In 1986 Volkswagen asked Mommsen to look at how the car company had behaved under the Third Reich. In his book Volkswagen and Its Workers During the Third Reich (1996, written with Manfred Grieger) Mommsen demonstrated convincingly that VW had used slave labour.
In an August 2000 book review, Mommsen called Norman Finkelstein's book The Holocaust Industry "a most trivial book, which appeals to easily aroused anti-Semitic prejudices."
A major figure in Germany, Mommsen often took stands on the great issues of the day, believing that the responsibility for ensuring the mistakes of the past are never repeated rests upon an engaged and historically-conscious citizenry. Mommsen saw it as the duty of the historian to constantly critique contemporary society.
Mommsen served as a professor at Tübingen (1960-1961), Heidelberg (1963-1968) and at the University of Bochum (since 1968). He held that position until his death on his birthday on November 5, 2015.

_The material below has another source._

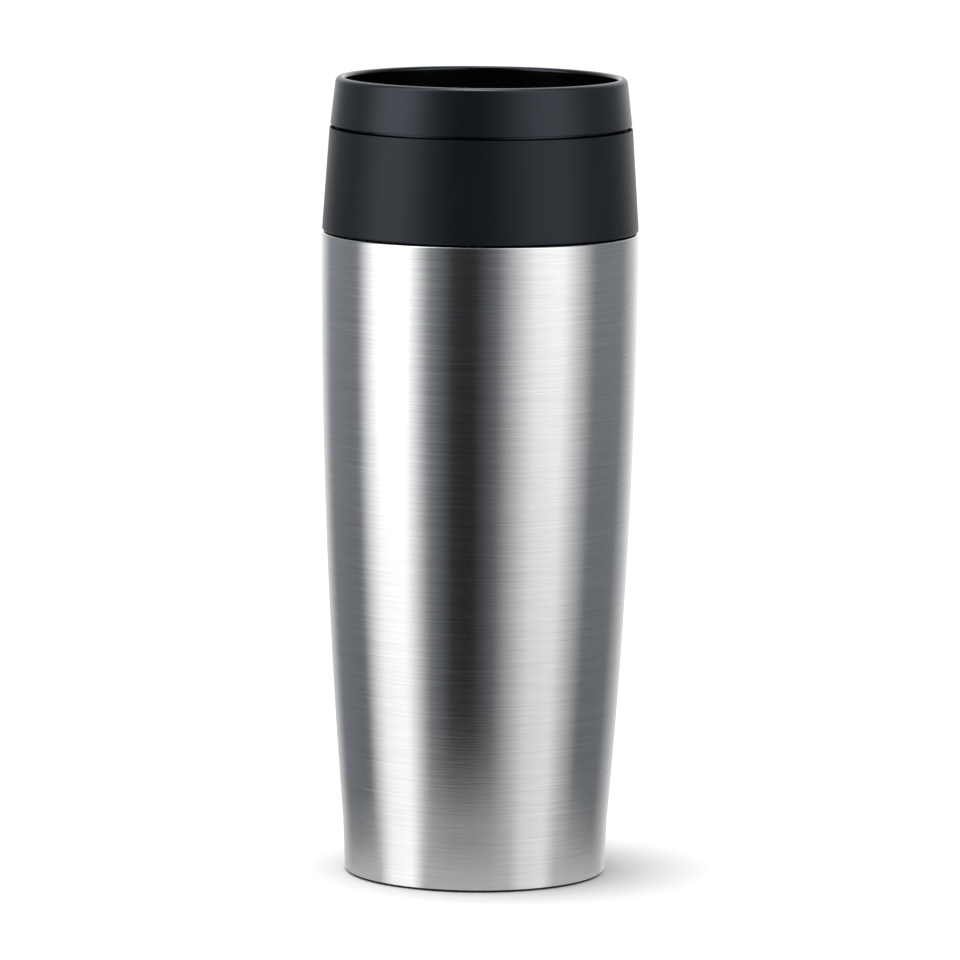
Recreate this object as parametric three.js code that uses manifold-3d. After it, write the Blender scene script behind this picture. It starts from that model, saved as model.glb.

Mommsen has been a member of the Social Democratic Party of Germany since 1960.
Views
Hans Mommsen was one of the foremost authorities on Nazi Germany and the Holocaust, though his views were not without controversy. He saw the Final Solution as a result of what he called the “cumulative radicalization” of the German state rather than a long-term plan on the part of Adolf Hitler. For Mommsen, although Hitler was clearly anti-semitic lacked a real idea of what he wanted to do with Jews.
Membership
British Academy
Personality
Mommsen was often aggressive and confrontational towards his fellow historians, though invariably warm and encouraging in his dealings with younger colleagues. He was also enormously supportive of his students.
Quotes from others about the person
“He had a very sharp analytical brain, he focused on very important questions in 20th-century German history.” - Heinrich Winkler, a history professor at Berlin’s Humboldt University.